Kutukan Piala Dunia U-20, 7 Juara Bertahan Terakhir Gagal Lolos ke Turnamen Utama

Piala Dunia U-20 memiliki fenomena unik terkait juara bertahan. Jangankan terhenti di fase grup, mereka tidak berkesempatan mempertahankan mahkota karena gagal lolos ke turnamen utama.

oleh Harley Ikhsan diperbarui 19 Apr 2023, 12:00 WIB
Ukraina juara Piala Dunia U-20 2019. Tapi mereka gagal lolos untuk edisi berikutnya.. (AFP/Janek Skarzynski)

Liputan6.com, Jakarta - Juara bertahan Piala Dunia pernah merasakan kutukan dengan gagal lolos ke babak gugur turnamen berikutnya. Adalah Italia (2006), Spanyol (2010), dan Jerman (2014) yang mengalaminya secara beruntun.

Namun, Prancis mengakhiri tren minor sang penguasa sebelumnya. Les Bleus bisa melaju hingga final edisi Qatar 2022, meski kemudian takluk di hadapan Argentina.

Seakan tidak mau kalah, Piala Dunia U-20 juga memiliki fenomena unik terkait juara bertahan. Jangankan terhenti di fase grup, mereka tidak berkesempatan mempertahankan mahkota karena gagal lolos ke turnamen utama. Tidak tanggung-tanggung, sebanyak tujuh pemenang terakhir merasakan nasib sial ini.

Penjelasan paling rasional terkat kondisi tersebut adalah akibat regenerasi. Para pemenang Piala Dunia U-20 sulit rutin melahirkan pemain-pemain baru dengan kualitas tinggi.

Juara bertahan Piala Dunia U-20 memang tidak otomatis mendapat tempat di turnamen berikutnya. Hanya tuan rumah yang pasti berpartisipasi.

 


Berawal dari Argentina

Suka cita Timnas Argentina U-20 menyambut gelar juara Piala Dunia U-20 yang dihelat di Qatar. (Dok. FIFA.com)

Usai sukses merebut gelar beruntun pada 2005 dan 2007, Argentina mengawali kutukan juara bertahan Piala Dunia U-20. Mereka gagal bersaing melawan Brasil, Paraguay, Uruguay, dan Venezuela yang mewakili Amerika Selatan untuk turnamen di Mesir pada 2009.

Ghana keluar sebagai pemenang pada ajang tersebut, sekaligus mencatat sejarah sebagai negara Afrika pertama yang merebut gelar.

Namun, Ghana urung mempertahankan mahkota dua tahun berselang. Dengan Andre Ayew sudah tidak lagi bermain karena bertambahnya usia, mereka tidak mampu bersaing melawan Kamerun, Mesir, Mali, dan Nigeria yang mengibarkan bendera Afrika pada 2011.

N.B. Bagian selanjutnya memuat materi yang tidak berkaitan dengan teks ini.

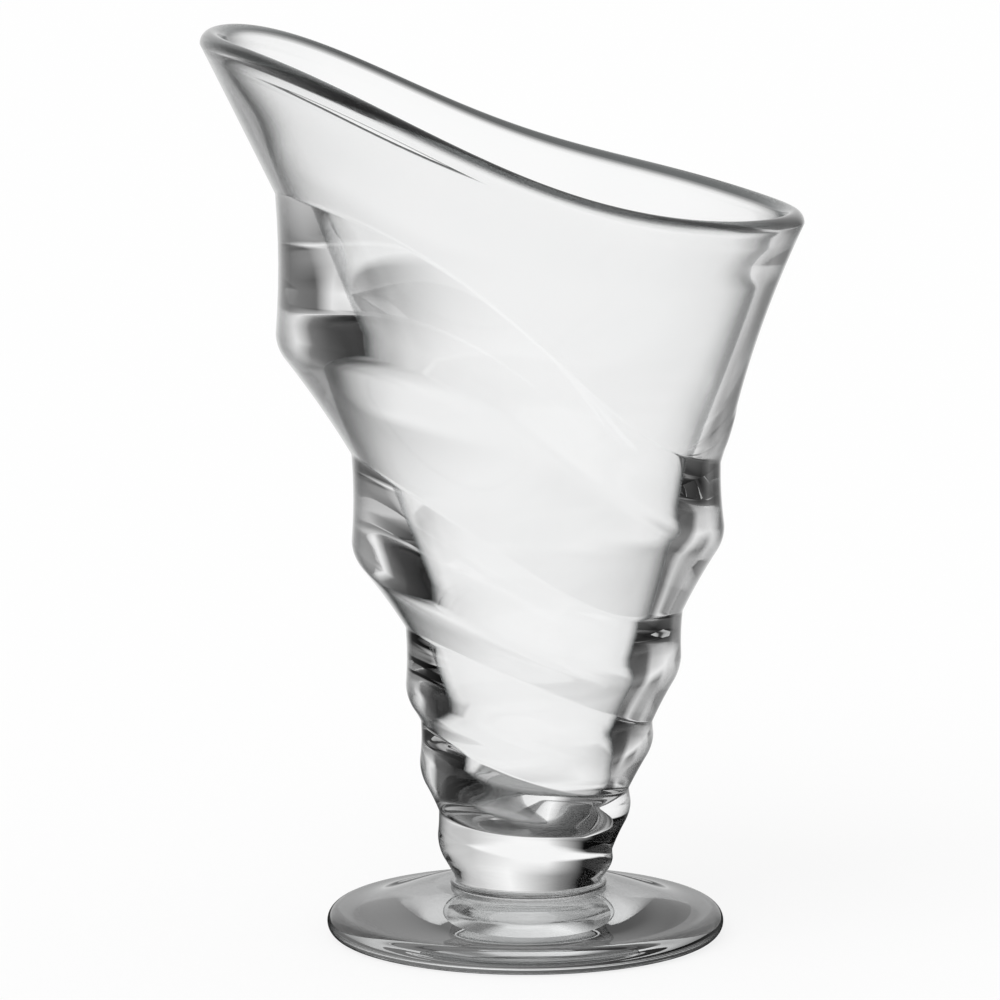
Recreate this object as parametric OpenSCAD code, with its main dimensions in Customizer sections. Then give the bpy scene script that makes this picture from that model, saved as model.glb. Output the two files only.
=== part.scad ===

Brasil (juara 2011), Prancis (2013), Serbia (2015), Inggris (2017), dan Ukraina (2019) kemudian bernasib serupa. Di antara mereka, status Ukraina yang paling tragis.

Setelah memenangkan Piala Dunia U-20 2019 dengan membekuk Korea Selatan di final, Ukraina percaya diri mengikuti turnamen berikutnya.

Masalahnya, Piala Eropa U-20 2020 yang berfungsi sebagai kualifikasi Piala Dunia U-20 batal digelar akibat pandemi Covid-19. Piala Dunia U-20 2021 akhirnya juga tidak bisa diselenggarakan tepat waktu.

Kesempatan Ukraina mempertahankan gelar Piala Dunia U-20 akhirnya dimulai dari Piala Eropa U-20 2022. Mereka pun tanpa kesulitan melewati fase pertama kualifikasi dengan memuncaki Grup E yang berisi Finlandia, Polandia, dan Malta.

 


Kalah Rapor Disiplin

Pemain Ukraina, Viktor Kovalenkol. (AFP/Michael Bradley)

Namun, Ukraina ketiban sial di putaran kedua penyisihan. Masuk Grup F bersama Serbia, Norwegia, dan Belanda, Ukraina mampu mengoleksi tujuh poin dari tiga pertandingan. Torehan tersebut sama seperti Serbia. Kedua negara bahkan memiliki produktivitas identik 6-4.

Dengan kedua negara bermain 1-1, peraturan menyebut disiplin kartu sebagai penentu tie breaker. Di sini Ukraina patut menyesali ketidakmampuan pemain menjaga emosi. Mereka memiliki nilai -13, kalah dari Serbia yang -10.

Ukraina pun gagal lolos ke Piala Eropa U-20 2022, yang berarti juga tidak punya peluang merebut tiket Piala Dunia U-20 2023.